In this opinion, the phrase “non-assessable” means with respect to fully paid shares in the Company, that a member of the Company shall not, by virtue solely of its status as a member of the Company, be liable for additional assessments or calls on the shares by the Company or its creditors (save in exceptional circumstances, such as involving fraud, the establishment of an agency relationship or an illegal or improper purpose or other circumstances in which a court may prepared to look through the corporate veil.

 

F.

Notwithstanding any purported date of execution of the Agreements, the rights and obligations therein contained take effect only on the actual execution and delivery thereof.

 

G.

We are attorneys-at-law in the Cayman Islands and this opinion is confined to and given on the basis of the laws of the Cayman Islands in force and currently applied by the courts of the Cayman Islands as at the date hereof. We have made no investigation and express no opinion as to the laws of any jurisdiction other than the Cayman Islands, including any references to foreign statutes in the Documents.

 

H.

We express no opinion as to the commercial terms of the Documents or whether such terms represent the intentions of the parties and make no comment with regard to the representations and warranties that may be made by or with respect to the Company.

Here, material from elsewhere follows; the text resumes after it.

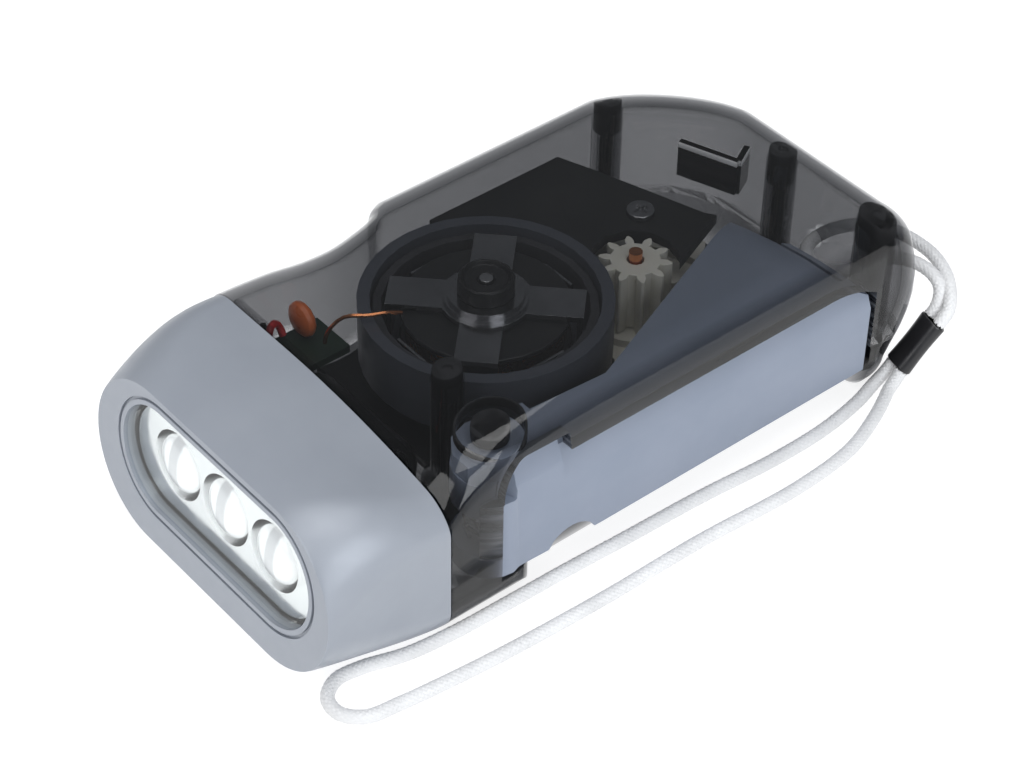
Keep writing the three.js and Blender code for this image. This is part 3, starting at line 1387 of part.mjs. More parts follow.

To: Tristar Acquisition I Corp.

 

[    ] May 2021

  Page 7 of 7

 

This opinion is solely for the addressee hereof and may not be used, quoted from or relied upon by any other person. This opinion letter is limited to the matters detailed herein and is not to be read as an opinion with respect to any other matter, and is governed by and shall be construed in accordance with the laws of the Cayman Islands.

We hereby consent to the filing of this opinion as an exhibit to the Registration Statement and to the references to Collas Crill under the heading “Legal Matters” in the Registration Statement. In providing our consent, we do not thereby admit that we are in the category of persons whose consent is required under Section 7 of the 1933 Act or the rules and regulations of the SEC.